>>>
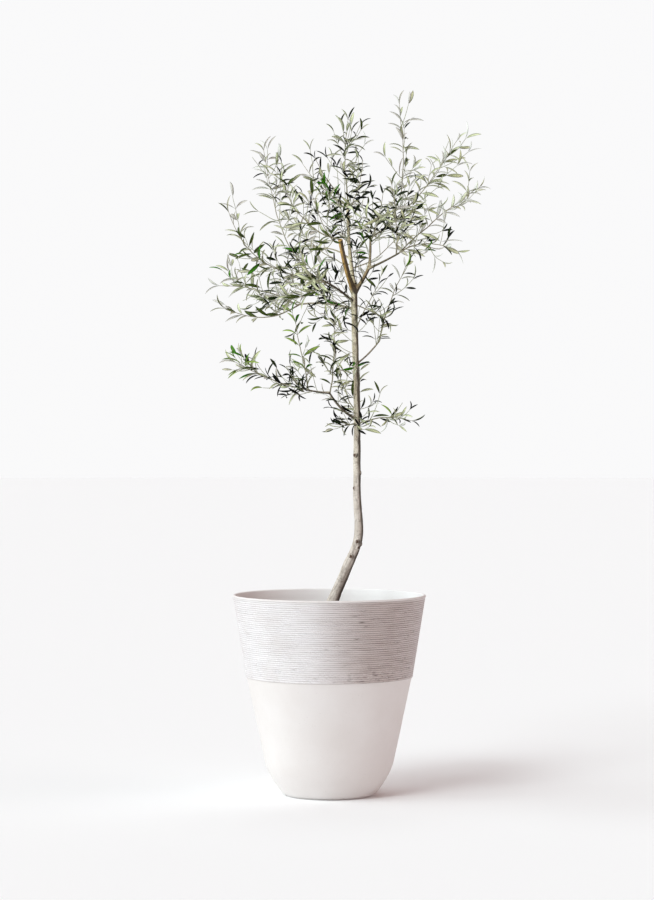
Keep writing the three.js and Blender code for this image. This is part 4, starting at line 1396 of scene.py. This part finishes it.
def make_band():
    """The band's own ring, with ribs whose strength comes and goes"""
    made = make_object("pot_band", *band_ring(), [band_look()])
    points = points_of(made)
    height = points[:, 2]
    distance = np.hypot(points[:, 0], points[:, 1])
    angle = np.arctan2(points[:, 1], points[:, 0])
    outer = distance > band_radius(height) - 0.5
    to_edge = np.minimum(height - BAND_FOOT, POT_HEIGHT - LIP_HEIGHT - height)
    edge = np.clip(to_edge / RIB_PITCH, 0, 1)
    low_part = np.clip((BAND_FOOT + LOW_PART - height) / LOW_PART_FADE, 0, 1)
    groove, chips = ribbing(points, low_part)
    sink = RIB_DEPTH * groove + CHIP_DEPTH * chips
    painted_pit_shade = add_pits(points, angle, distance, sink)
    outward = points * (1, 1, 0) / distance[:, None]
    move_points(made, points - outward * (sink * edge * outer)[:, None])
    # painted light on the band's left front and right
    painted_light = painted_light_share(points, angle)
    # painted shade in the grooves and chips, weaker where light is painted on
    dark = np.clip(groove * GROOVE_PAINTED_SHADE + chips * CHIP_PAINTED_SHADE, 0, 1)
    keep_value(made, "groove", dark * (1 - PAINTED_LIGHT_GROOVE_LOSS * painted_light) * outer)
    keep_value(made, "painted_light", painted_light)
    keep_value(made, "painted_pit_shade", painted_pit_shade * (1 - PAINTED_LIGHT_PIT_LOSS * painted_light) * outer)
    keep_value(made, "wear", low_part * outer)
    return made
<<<
◆ Written problem
Copy every line exactly. Leave nothing out.

◆ Exercise answer
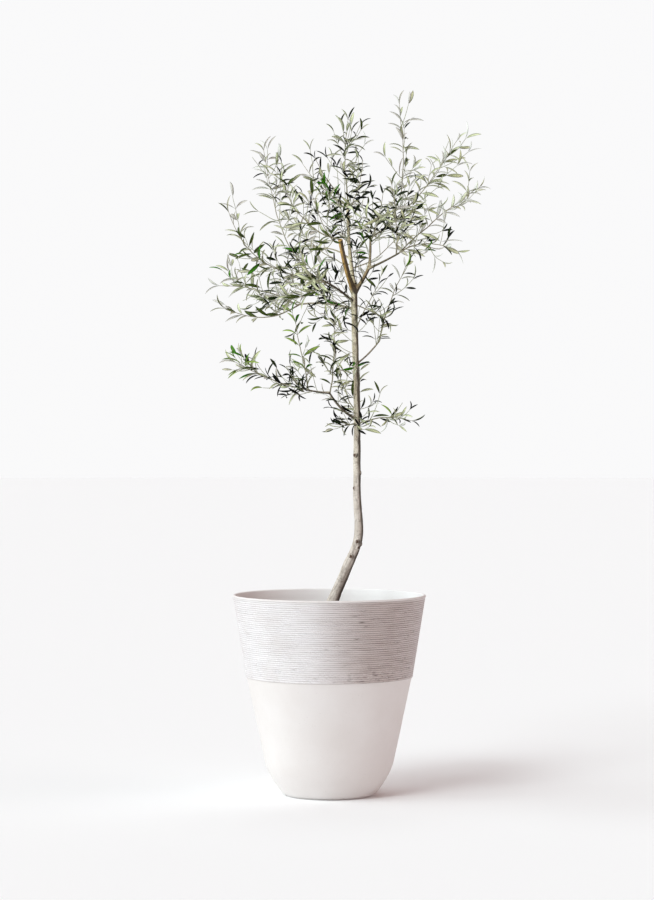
Keep writing the three.js and Blender code for this image. This is part 4, starting at line 1396 of scene.py. This part finishes it.
def make_band():
    """The band's own ring, with ribs whose strength comes and goes"""
    made = make_object("pot_band", *band_ring(), [band_look()])
    points = points_of(made)
    height = points[:, 2]
    distance = np.hypot(points[:, 0], points[:, 1])
    angle = np.arctan2(points[:, 1], points[:, 0])
    outer = distance > band_radius(height) - 0.5
    to_edge = np.minimum(height - BAND_FOOT, POT_HEIGHT - LIP_HEIGHT - height)
    edge = np.clip(to_edge / RIB_PITCH, 0, 1)
    low_part = np.clip((BAND_FOOT + LOW_PART - height) / LOW_PART_FADE, 0, 1)
    groove, chips = ribbing(points, low_part)
    sink = RIB_DEPTH * groove + CHIP_DEPTH * chips
    painted_pit_shade = add_pits(points, angle, distance, sink)
    outward = points * (1, 1, 0) / distance[:, None]
    move_points(made, points - outward * (sink * edge * outer)[:, None])
    # painted light on the band's left front and right
    painted_light = painted_light_share(points, angle)
    # painted shade in the grooves and chips, weaker where light is painted on
    dark = np.clip(groove * GROOVE_PAINTED_SHADE + chips * CHIP_PAINTED_SHADE, 0, 1)
    keep_value(made, "groove", dark * (1 - PAINTED_LIGHT_GROOVE_LOSS * painted_light) * outer)
    keep_value(made, "painted_light", painted_light)
    keep_value(made, "painted_pit_shade", painted_pit_shade * (1 - PAINTED_LIGHT_PIT_LOSS * painted_light) * outer)
    keep_value(made, "wear", low_part * outer)
    return made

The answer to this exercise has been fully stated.